To test the read time, I call this function in a loop 1440*625 times (total number of YCrCb pixels obtained from the PAL signal) and measure the execution time with jiffies.

start = jiffies;
for(i=0; i<1440*625; i++)
    test_vdox = read_vdox();
stop = jiffies;
msec = (stop - start)*1000 / HZ;
printk(KERN_ALERT "pins-test: VDOX value is %d, read in %d\n", test_vdox, (int)msec);

The resulting time is about 3 seconds, which is definitely too long. To achieve the task, I need to read the whole image in about 20 ms. (The code above tests only gpio read time and does not deal with details of video transfer protocol).

Is there any way for faster GPIO access? Or I do something in a wrong way?

I guess that internals of gpio_get_value can call some memory barriers, i.e. 8 instead of 1, but my dive into the kernel source code and documentation didn’t give me any details.

Looking forward for any answer.


  1. Suppose the gpio access take much time is cause by the OS scheduling. You can break down the function call from the gpio_get_value() to the tegra_gpio_get() “gpio-tegra.c”

  2. Could you give more detail what you purpose to see if any other way for it?


Thank you for suggestions.

  1. Could you give me any tip how to “include” tegra_gpio_get() to my loadable module? This is defined as static:
static int tegra_gpio_get(struct gpio_chip *chip, unsigned offset)

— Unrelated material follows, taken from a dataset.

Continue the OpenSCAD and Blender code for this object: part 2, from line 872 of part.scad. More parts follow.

So as far as I am concerned this can be used only in the same compilation unit, not in a loadable kernel module.

  1. My task is to communicate with a PAL signal converter connected to TK1 with GPIOs on J3A1 and J3A2 headers. Details are defined by ITU-R BT.60 specification, but without to much details it can be described in few points:
  • Device is configured with I2C
  • There are two data input ports and one output, but let's speak now only about one input - VDOX
  • VDOX pins (there are 8 of them) are connected to TK1 GPIO Y, K, C and R ports
  • I have to read VDOX values when high value appears on CLKVDOX pin (TEGRA GPIO W5)
  • CLKVDOX is changing with frequency of 54 MHz, so pins have to be read fast enought

In my first post I described read-speed test, without interrupts on CLKVDOX.

  1. I got no idea about your first question. But you can try to expose the function by the EXPORT_SYMBOL.
  2. Other way to access the gpio is access them from the memory map IO. You can find the GPIO base from device tree and reference to the tegra-gpio.c to see how to access them.

Hi chechli,

How’s this issue going on your project now?
Have you clarified the cause and resolve the problem?

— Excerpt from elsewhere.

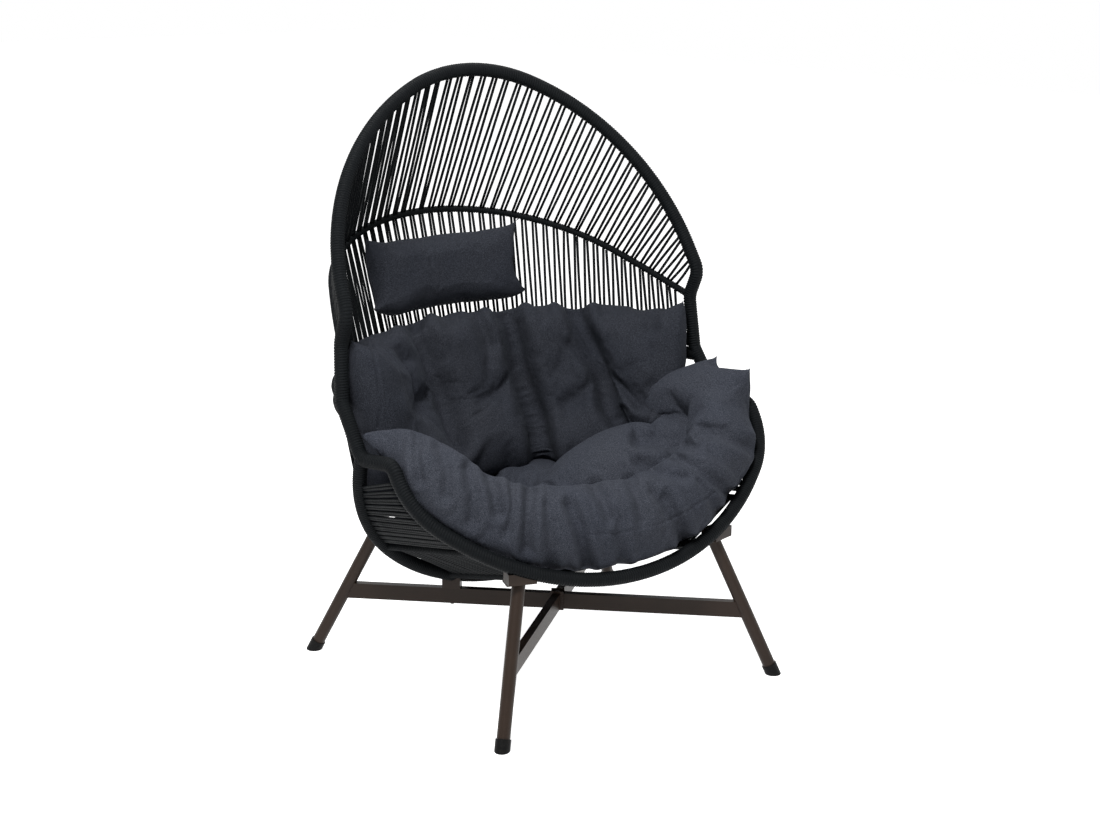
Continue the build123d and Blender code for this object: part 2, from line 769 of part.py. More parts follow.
def basket_parts():
    rim_bare = tube_along(rim, tube_radius + weld_gap, 0)
    rim_wound = tube_along(rim, wrap_radius + cord_gap, 0)
    rib_bare = tube_along(rib, tube_radius + weld_gap, 0)
    rib_wound = tube_along(rib, wrap_radius + cord_gap, 0)
    rods = [(rail, rod_radius), (keel, keel_radius), (mirrored_line(rail), rod_radius), (mirrored_line(keel), keel_radius)]
    rod_ways = [stub for path, radius in rods for stub in stubs(path, radius + pass_gap)]
    rim_ways = stubs(basket_hoop, tube_radius + pass_gap) + stubs(rib, tube_radius + pass_gap) + rod_ways
    rib_ways = stubs(back_hoop, tube_radius + pass_gap) + rod_ways
    holes = seam_bolt_holes()
    bar_bolt_holes = [bar_saddle_bolt_hole(side) for side in (-1, 1)]
    parts = {
        "front_rim": below_seam(frame_tube(rim)),
        "front_rim_winding": below_seam(without(winding(rim), *rim_ways)),
        "basket_seam_hoop": without(frame_tube(basket_hoop), rim_bare, *holes),
        "basket_seam_winding": without(winding(basket_hoop), rim_wound, *holes),
        "cross_rib": without(frame_tube(rib), rim_bare, *bar_bolt_holes),
        "cross_rib_winding": without(winding(rib), rim_wound, *rib_ways, *bar_bolt_holes),
        "back_hoop": without(frame_tube(back_hoop), rib_bare),
        "back_hoop_winding": without(winding(back_hoop), rib_wound),
        "back_cords": back_row(),
        "rear_bottom_cords": rear_bottom_row(),
        "bottom_cords": bottom_row(),
        "seam_bolts": seam_bolts(),
    }
    rods = {
        "side_rail": without(tube_along(rail, rod_radius, rod_radius - rod_wall), rib_bare, rim_bare),
        "side_rail_winding": without(winding(rail, rod_radius + rod_wrap, rod_radius), rib_wound, rim_wound),
        "keel": without(tube_along(keel, keel_radius, keel_radius - rod_wall), rib_bare, rim_bare),
        "keel_winding": without(winding(keel, keel_radius + rod_wrap, keel_radius), rib_wound, rim_wound),
    }
    for name, rod in rods.items():
        parts[f"{name}_left"], parts[f"{name}_right"] = on_both_sides(rod)
    left_cords = side_row()
    parts["side_cords_left"] = left_cords
    parts["side_cords_right"] = [mirror(cord, about=Plane.YZ) for cord in left_cords]
    return parts


def upholstery_parts():
    return {
        "seat_cushion": seat_cushion(),
        "back_cushion": back_cushion(),
        "head_pillow": head_pillow(),
    }


def write_parts(parts):
    for name, shape in parts.items():
        if isinstance(shape, list):
            shape = Compound(children=[piece if isinstance(piece, Solid) else piece.solid() for piece in shape])
        export_step(shape, f"parts/{name}.step")


if __name__ == "__main__":
    os.makedirs("parts", exist_ok=True)
    for group in (base_parts(), hood_parts(), basket_parts(), upholstery_parts()):
        write_parts(group)
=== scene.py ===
import bpy
import bmesh
import math
import numpy as np
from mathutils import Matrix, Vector, kdtree


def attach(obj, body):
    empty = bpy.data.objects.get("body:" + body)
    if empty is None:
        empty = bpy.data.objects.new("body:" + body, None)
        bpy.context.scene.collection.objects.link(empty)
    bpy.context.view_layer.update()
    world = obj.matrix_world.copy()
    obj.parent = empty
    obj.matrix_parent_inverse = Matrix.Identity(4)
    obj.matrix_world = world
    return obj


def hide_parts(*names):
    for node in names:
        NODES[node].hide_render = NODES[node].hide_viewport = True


# The looks of the egg chair: wound and laced cord, powder-coated steel, and soft cushions.
# Metres, in the CAD model's frame: +Z is up, the sitter faces -Y, and +X is to the right from the front.

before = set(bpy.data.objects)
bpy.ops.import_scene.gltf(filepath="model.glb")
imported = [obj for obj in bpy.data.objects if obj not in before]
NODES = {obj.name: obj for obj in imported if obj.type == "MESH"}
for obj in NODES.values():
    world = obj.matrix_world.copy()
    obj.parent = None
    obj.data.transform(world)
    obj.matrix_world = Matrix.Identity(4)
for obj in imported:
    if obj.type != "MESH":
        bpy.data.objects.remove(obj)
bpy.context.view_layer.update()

# Camera, as fitted to the photograph
CAMERA_AZIMUTH = math.radians(-34.23)
CAMERA_ELEVATION = math.radians(14.67)
CAMERA_DISTANCE = 4.599
CAMERA_LENS = 60.94
SENSOR_WIDTH = 36
CAMERA_TARGET = (-0.0012, -0.0792, 0.6513)

# Tubes of the frame, worked out from the same few places as the CAD model's
WRAP_RADIUS = 0.0175
HOOP_WRAP_RADIUS = 0.0095
KEEL_WRAP_RADIUS = 0.012
RAIL_WRAP_RADIUS = 0.009
SEAM_HALF_GAP = 0.0003
SEAM_POINT = np.array((0.527, 0.016, 0.732))
SEAM_BACK_Y = 0.396
POST_CORNER = np.array((0.518, 0.030, 0.870))
POST_BENDS = (0.060, 0.045)
KNEE = np.array((0, -0.004, 0.941))
KNEE_RUN = 0.060
ARCH_RISE = np.array((0, 0.295, 0.5215))
ARCH_TILT = math.radians(5)
ARCH_CROWN_RADIUS = 0.388
ARM_CORNER = np.array((0.530, -0.080, 0.615))
ARM_FRONT = np.array((0.523, -0.214, 0.632))
ARM_BENDS = (0.045, 0.040)
RIM_SLOPE = math.radians(36)
RIM_RUN = 0.026
RIM_DEPTH = 0.372
RIM_CROWN_RADIUS = 0.640
RIB_SLOPE = math.radians(-20.8)
RIB_DEPTH = 0.452
RIB_CROWN_RADIUS = 0.590
MID_HOOP_REACH = np.array((0, 0.460, 0.213))
MID_HOOP_TILT = math.radians(19.3)
MID_HOOP_CROWN_RADIUS = 0.469
BACK_HOOP_BACK = (0, 0.345, 0.384)
BACK_HOOP_ON_RIB = 0.173  # shares of the rib's or the rim's length, from its left end
KEEL_ON_RIB = 0.36
KEEL_ON_RIM = 0.345
RAIL_SHARE = 0.2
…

I am now working on DMA implementation, hope this will solve the problem.

For this moment I have performed experiments with external pulse generator, showing that the maximum safe frequency of GPIO interrupts in kernel module (with standard IRQ) equals 1kHz. On 10 kHz about 1% of signal rising edges were lost. This result turned me to try DMA.

I will let you know if it succeed, however I am not an expert in this topic and it takes me some time to get knowledge about such advanced techniques.

Best regards

According to GPIO access with DMA: some information about DMA implementation with GPIO can be found for RaspberryPI, but not for Jetson.

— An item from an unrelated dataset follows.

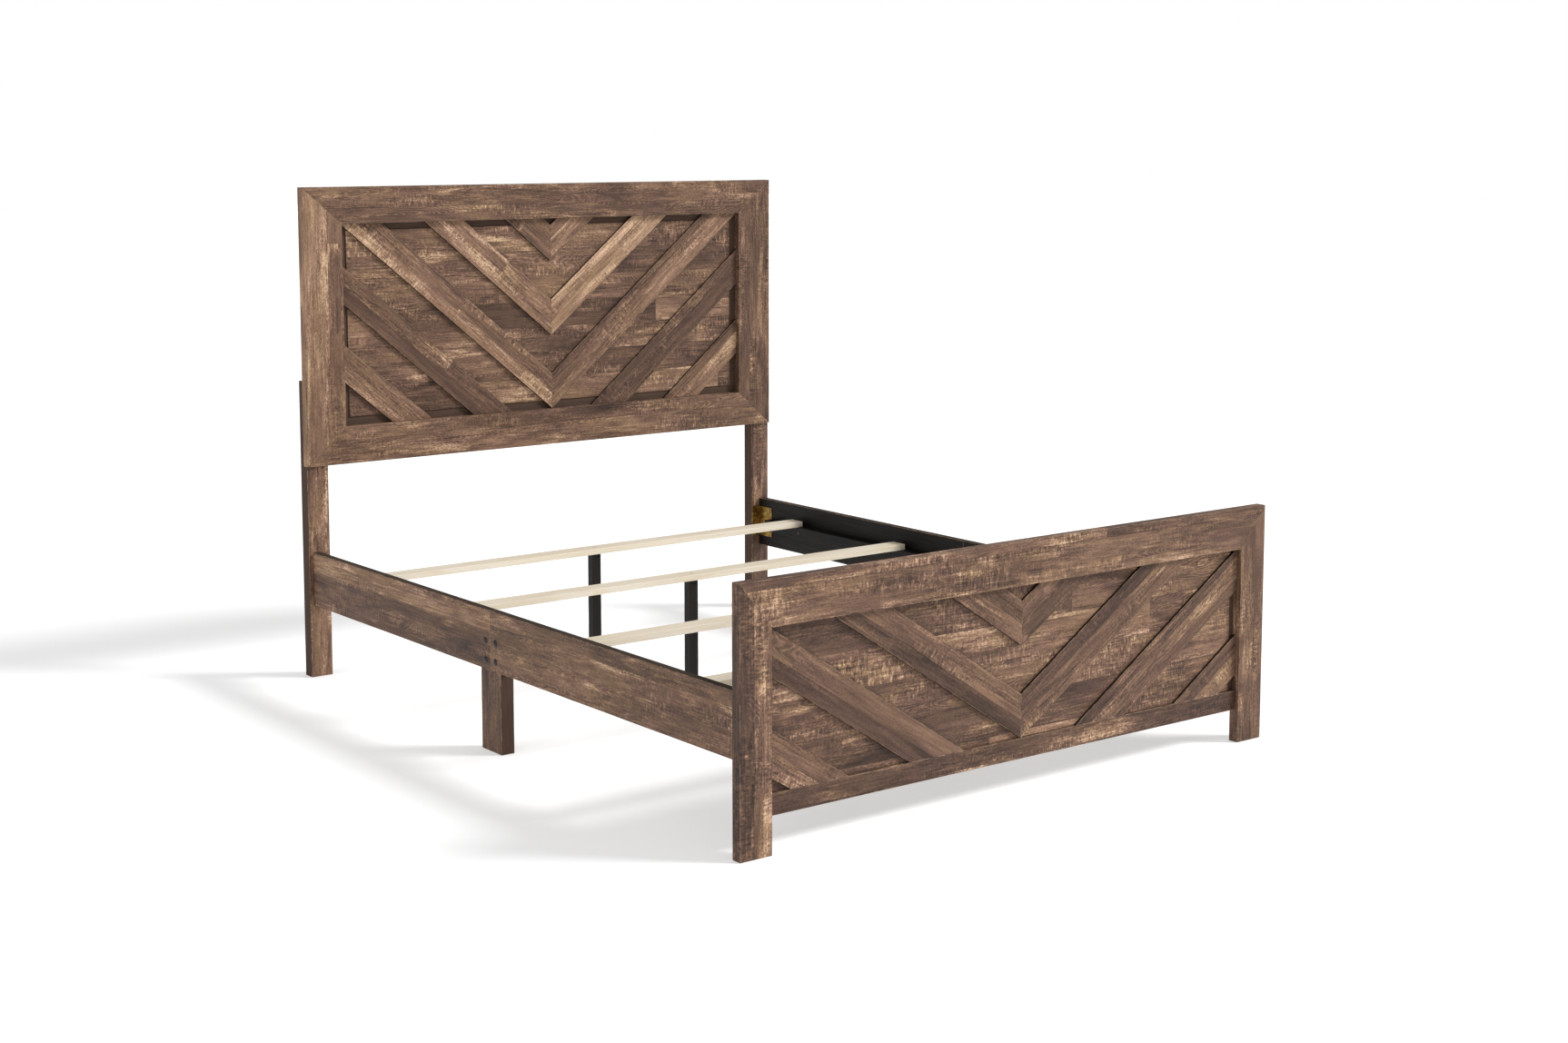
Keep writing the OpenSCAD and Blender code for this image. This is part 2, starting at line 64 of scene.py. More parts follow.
def colour(r, g, b):
    """An sRGB colour as the linear values that a shader takes."""
    return tuple((c / 255 / 12.92) if c <= 10 else ((c / 255 + 0.055) / 1.055) ** 2.4
                 for c in (r, g, b)) + (1.0,)


# The print's tones, each with its place on a scale from 0, stained black, to 1, worn pale
TONES = ((0.00, colour(30, 21, 17)), (0.20, colour(64, 48, 40)), (0.42, colour(96, 74, 62)),
         (0.66, colour(136, 109, 88)), (1.00, colour(202, 174, 147)))
# The print's hue drifts between these two
MAUVE = (1.04, 0.97, 0.97, 1.0)
GOLDEN = (1.01, 0.97, 0.87, 1.0)

# Other finishes drift between a dark and a light colour
# The boards' sides: painted shade, near black
BOARD_SIDE_SHADE = (colour(24, 17, 13), colour(44, 33, 26))
# The legs' side faces: an edging colour darkened with painted shade
LEG_SIDE_EDGING_AND_SHADE = (colour(56, 41, 33), colour(80, 61, 50))
RAIL_EDGE = (colour(42, 33, 27), colour(66, 53, 44))
# The backing's front, seen in the gap round the panel: a dark colour deepened with painted shade
MARGIN_EDGING_AND_SHADE = (colour(60, 47, 39), colour(90, 71, 58))
BACKING = (colour(92, 73, 58), colour(120, 97, 79))
# The arrises: a painted highlight, patchy
ARRIS_HIGHLIGHT = (colour(76, 58, 47), colour(150, 124, 100))
BEECH = (colour(196, 160, 116), colour(220, 188, 144))
PINE = (colour(222, 213, 196), colour(214, 203, 183))
LATE_WOOD = colour(204, 181, 143)
PINE_FIBRE = colour(188, 166, 130)
KNOT = colour(150, 104, 62)
BLACK_PAINT = (colour(9, 7, 6), colour(28, 23, 19))
LEDGER_PAINT = (colour(5, 4, 4), colour(15, 12, 10))
BLACK_BOLT = (colour(14, 11, 10), colour(28, 22, 19))
DARK_SCREW = (colour(58, 55, 52), colour(92, 88, 84))
ZINC = (colour(150, 152, 156), colour(196, 198, 202))
YELLOW_ZINC = (colour(140, 112, 52), colour(188, 158, 92))
YELLOW_ZINC_STAIN = colour(104, 78, 52)
GLIDE = (colour(14, 14, 14), colour(30, 30, 30))
PAPER = colour(235, 235, 235)


# ---- Sizes of marks, as cycles per metre along and across the grain ----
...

Documentation describes well DMA buffer allocation, working with PCI and ISA devices. As can be found here:
there is no DMA engine for PCIe, so all the driver has to do is buffer allocation, sending physical address to PCIe device and waiting for completion interrupt.

But how about GPIOs? Is it any DMA controller for GPIO or other way to perform the following task:

  • External device set data on 8 GPIOs and inform about this setting another GPIO (called CLKVDOX)
  • CLKVDOX toggles with frequency of 54 MHz, let say 100 000 times
  • On each CLKVDOX tick 8 bits of data is moved to the next DMA buffer and some counter is incremented
  • After receiving 100 000 CLKVDOX tics the interrupt is triggered and the driver can read the buffered data, which has size of 100 000 bytes

Is it possible or rather it should be performed with external DMA engine, sending data somewhere else than to the GPIOs?

Hi chechli
Sorry to let you know. GPIO controllers are not connected to APBDMA controller. You cannot use APBDMA for this test.